The Sor Juana Project
THE SOR JUANA PROJECT
Opera Work in Progress
Sunday, June 8th 2:00pm
SomArts Theater
Tickets: $5
Please join co-librettists Carla Lucero and Alicia Gaspar de Alba for a sneak preview and discussion of their opera in progress, The Sor Juana Project. Composed by Carla Lucero, the opera is based on Gaspar de Alba’s historical novel, Sor Juana’s Second Dream. Known as Mexico’s Tenth Muse and the first great Latin American poet, Sor Juana Inez de la Cruz was also a philosopher, playwright, feminist and Catholic nun, who rocked the church and the literary world with her quill in 17th Century New Spain.
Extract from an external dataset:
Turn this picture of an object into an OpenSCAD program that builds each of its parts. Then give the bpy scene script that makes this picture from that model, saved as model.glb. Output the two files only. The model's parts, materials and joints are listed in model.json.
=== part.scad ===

Her secular writings, which included romantic love poetry to another woman, la Condesa de Paredes, were banned in her native country. This event is co-produced by QueLACo (Queer Latino/a Artists Coalition) and Qcc.
Artist Biographies
Carla Lucero is originally from Los Angeles, has made her home in the Bay Area since 1997. In June, 2001, Lucero’s first full-scale opera, Wuornos premiered at the Yerba Buena Center for the Arts in San Francisco. Shortly afterwards, she was commissioned by the late Patricia Hennings to write a choral work for the Skyline College Choir. Lucero’s compositions have been written for a wide spectrum of projects. Before moving to the Bay Area, she worked extensively with the Los Angeles-based Collage Dance Theater, writing the original scores for Liquid Assets, Most Wanted (presented in a city jail), La Brea Woman, Life in the Lap Lane, and Out of Circulation. In 1998 Lucero won Los Angele’ ’Lester Horton Outstanding Composition in a Dance Performance for her work in Most Wanted. She has also written film and video scores for Cineplay International, Action International Pictures and HBO. Her composition in Never Come Back, a film by Tamar Halpern, directed by Patrick Yu, was featured at the 1996 Directors Guild of America. Lucero has received grants, awards and commissions for her work from Meet the Composer, California Arts Council, San Francisco Arts Commission, Creative Work Fund, Zellerbach Family Fund, Astraea Foundation and Open Meadows Foundation. In December 2001 and January 2002, she was honored with the awards of “Best of Stage” and the ten best in music from the “OUT 100 Success Stories of 2001” in The Advocate and OUT magazines for Wuornos. Currently, Lucero is composing her second opera based on the historical novel, Sor Juana’s Second Dream, by Alicia Gaspar de Alba. She and the author are now in the stages of co-writing the libretto
Alicia Gaspar de Alba is a native of the El Paso/Juárez border, and recognizes herself as “the first Chicana fruit of her family.” She holds a Ph.D. in American Studies from the University of New Mexico (1994) and is an Associate Professor of Chicana/Chicano Studies at UCLA, where she teaches courses in Chicana lesbian literature, border consciousness, barrio popular culture, Chicano/Latino exhibitions, and Chicana feminism. She also serves as Associate Director of the Chicano Studies Research Center She is the author of a historical novel, Sor Juana’s Second Dream and an academic book, Chicano Art Inside/Outside the Master’s House: Cultural Politics and the CARA Exhibition. The novel received First Place in Historical Fiction in The 2000 Latino Literary Hall of Fame Book Awards, and was translated into Spanish and German. Her full-length collection of poems, “Beggar on the Córdoba Bridge,” and her first collection of short stories, The Mystery of Survival were awarded the first Rudolfo and Patricia Anaya “Premio Aztlán” in 1994. Her writing has been anthologized in several publications, and has also been published in French, German, and Mexican anthologies of Chicano/a literature. Her second collection of poetry is forthcoming from Arte Público Press in 2003, and her first edited volume, Velvet Barrios: Popular Culture & Chicana/o Sexualities has just been released by Palgrave/Macmillan. She has recently completed a novel on the murdered women of Juárez.